# Objective
Output exactly the lines from the first one down to the line containing "import Sketcher", inclusive.

↓↓↓

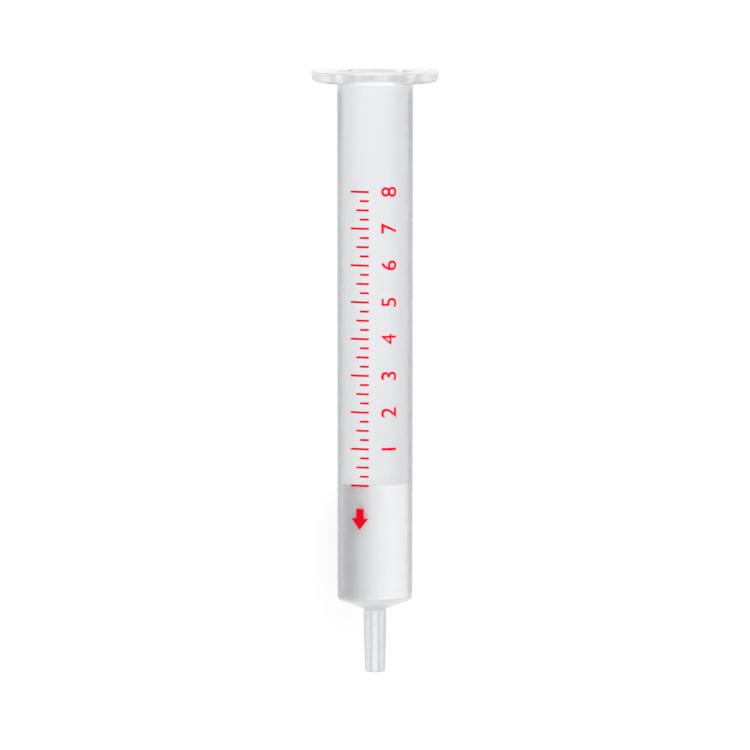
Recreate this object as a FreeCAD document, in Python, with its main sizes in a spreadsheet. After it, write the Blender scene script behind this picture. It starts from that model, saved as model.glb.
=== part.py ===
import FreeCAD, Part
import math
import os
import re
import Sketcher

# Liquid chromatography column for solid-phase extraction.
#
# One clear moulded barrel has a flange round its open mouth, and an outlet tip under its coned base.
# Inside, from the base up, lie a porous lower frit, a bed of packed white powder and a porous upper frit.
# A red volume scale and a flow arrow are printed on the outside.
#
# Every piece is drawn upright: Z runs along the column, from 0 at the end of the outlet tip to the top of
# the flange, and the print faces -Y. The column can't stand on its tip, so all pieces are then laid down
# together, print up, on one flat of the flange and on the rounded corner of the base.

# Driving dimensions: millimetres, degrees, millilitres or plain counts
SIZES = {
    # outlet tip: a standard taper that plugs into a female port
    "tip_length": 12.7,
    "tip_end_width": 3.95,
    "taper_length": 7.5,
    "taper_ratio": 0.06,
    "tip_root_width": 4.5,
    "tip_edge_round": 0.5,
    "tip_root_round": 0.5,
    "outlet_width": 2.0,
    "outlet_edge": 0.15,
    # base: a shallow cone between the tip and the barrel wall
    "base_angle": 20.0,
    "base_wall": 1.0,
    "base_corner_round": 0.9,
    # barrel: a little wider at the mouth than at the base, with a bore that narrows to grip the packing
    "barrel_length": 103.2,
    "base_width": 14.9,
    "mouth_width": 15.1,
    "barrel_wall": 0.95,
    "narrowing_gap": 0.3,
    "narrowing_length": 1.0,
    "mouth_lead": 0.4,
    # flange: a round plate with two flats, narrower underneath
    "flange_width": 25.5,
    "flange_flats": 20.0,
    "flange_thickness": 2.2,
    "rim_angle": 8.0,
    "rim_corner_round": 1.5,
    "rim_top_round": 0.25,
    "rim_bottom_round": 0.7,
    "flange_root_round": 0.6,
    # floor: a ledge and radial ribs that carry the lower frit clear of the cone
    "floor_ledge": 0.5,
    "rib_count": 8,
    "rib_width": 0.8,
    "rib_start": 1.7,
    "rib_root": 0.3,
    # packing
    "frit_thickness": 1.6,
    "frit_edge": 0.12,
    "bed_depth": 19.6,
    # print
    "ink_thickness": 0.03,
    "scale_volume": 8,
    "marks_per_unit": 4,
    "mark_stroke": 0.42,
    "mark_end": 1.2,
    "long_mark": 3.6,
    "middle_mark": 2.5,
    "short_mark": 1.8,
    "arrow_gap": 4.6,
    "arrow_head_width": 3.4,
    "arrow_head_length": 2.3,
    "arrow_stem_width": 1.5,
    "arrow_stem_length": 1.9,
}

CUBIC_MM_PER_UNIT = 1000        # the scale counts millilitres
CUT_MARGIN = 1.0                # how far a cutting outline reaches past what it cuts
NEAR = 1e-4                     # how close an edge must lie to the place where it is looked for

# Lengths that follow from the driving dimensions
FOLLOWING = {
    "taper_root_width": "tip_end_width + taper_ratio * taper_length",
    "corner_height": "tip_length + (base_width - tip_root_width) / 2 * tan(base_angle)",
    "flange_height": "corner_height + barrel_length",
    "total_height": "flange_height + flange_thickness",
    "rim_bottom_width": "flange_width - 2 * flange_thickness * tan(rim_angle)",
    "base_bore": "base_width - 2 * barrel_wall",
    "mouth_bore": "mouth_width - 2 * barrel_wall",
    "ledge_bore": "base_bore - 2 * floor_ledge",
    "cone_lift": "tip_length + base_wall / cos(base_angle)",
    "outlet_height": "cone_lift + (outlet_width - tip_root_width) / 2 * tan(base_angle)",
    "seat_height": "cone_lift + (ledge_bore - tip_root_width) / 2 * tan(base_angle)",
    "bed_bottom": "seat_height + frit_thickness",
    "bed_top": "bed_bottom + bed_depth",
    "packing_top": "bed_top + frit_thickness",
    "narrowing_bottom": "packing_top + narrowing_gap",
    "narrowing_top": "narrowing_bottom + narrowing_length",
    "wall_draft": "(mouth_width - base_width) / barrel_length",
    "unit_height": f"4 * {CUBIC_MM_PER_UNIT} / (pi * mouth_bore ^ 2)",
}


def formula(text):
    """The text with each size named by its cell, and each following length written out."""
    def written_out(match):
        word = match.group(0)
        if word in FOLLOWING:
            return "(" + formula(FOLLOWING[word]) + ")"
        return "Sizes." + word if word in SIZES else word
    return re.sub(r"[a-z][a-z_]*", written_out, text)


def value(text):
    """The number that a formula gives now."""
    return float(sheet.evalExpression(formula(text)))


def outside_at(height):
    """Formula for the outside width of the drafted barrel at a height."""
    return f"(base_width + ({height} - corner_height) * wall_draft)"


def make_sheet():
    """A sheet with one row for each driving dimension: its name, and its number in an aliased cell."""
    cells = doc.addObject("Spreadsheet::Sheet", "Sizes")
    for row, (name, number) in enumerate(SIZES.items(), 1):
        cells.set(f"A{row}", name)
        cells.set(f"B{row}", str(number))
        cells.setAlias(f"B{row}", name)
    doc.recompute()
    return cells


def draw_outline(sketch, points):
    """Closes straight lines through points, each a pair of formulas for its two coordinates."""
    corners = [FreeCAD.Vector(value(across), value(along), 0) for across, along in points]
    for number, corner in enumerate(corners):
        sketch.addGeometry(Part.LineSegment(corner, corners[(number + 1) % len(corners)]), False)
    for number, (across, along) in enumerate(points):
        before = (number - 1) % len(points)
        sketch.addConstraint(Sketcher.Constraint("Coincident", before, 2, number, 1))
        for direction, text in (("DistanceX", across), ("DistanceY", along)):
            place = sketch.addConstraint(Sketcher.Constraint(direction, -1, 1, number, 1, value(text)))
            sketch.setExpression(f"Constraints[{place}]", formula(text))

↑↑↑

# Answer to this exercise
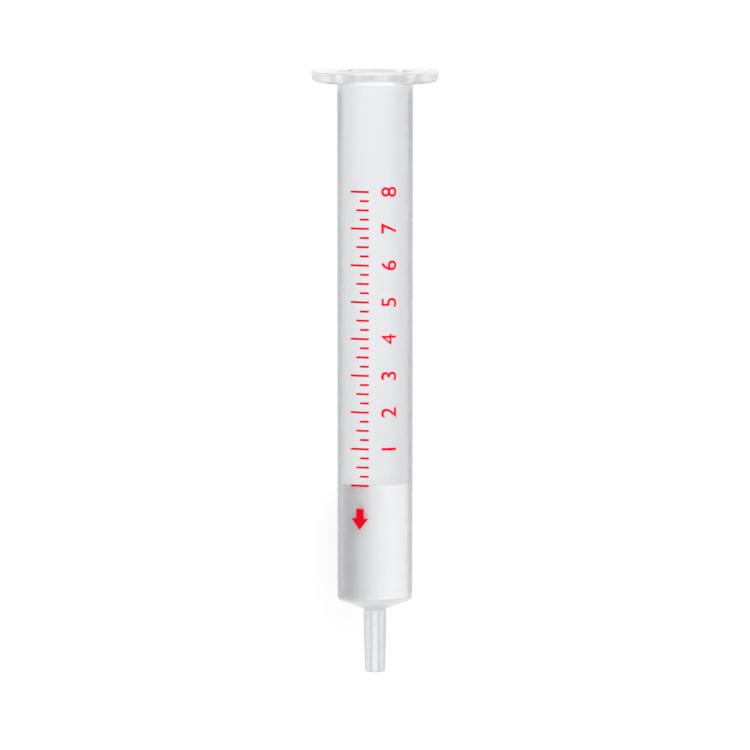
Recreate this object as a FreeCAD document, in Python, with its main sizes in a spreadsheet. After it, write the Blender scene script behind this picture. It starts from that model, saved as model.glb.
=== part.py ===
import FreeCAD, Part
import math
import os
import re
import Sketcher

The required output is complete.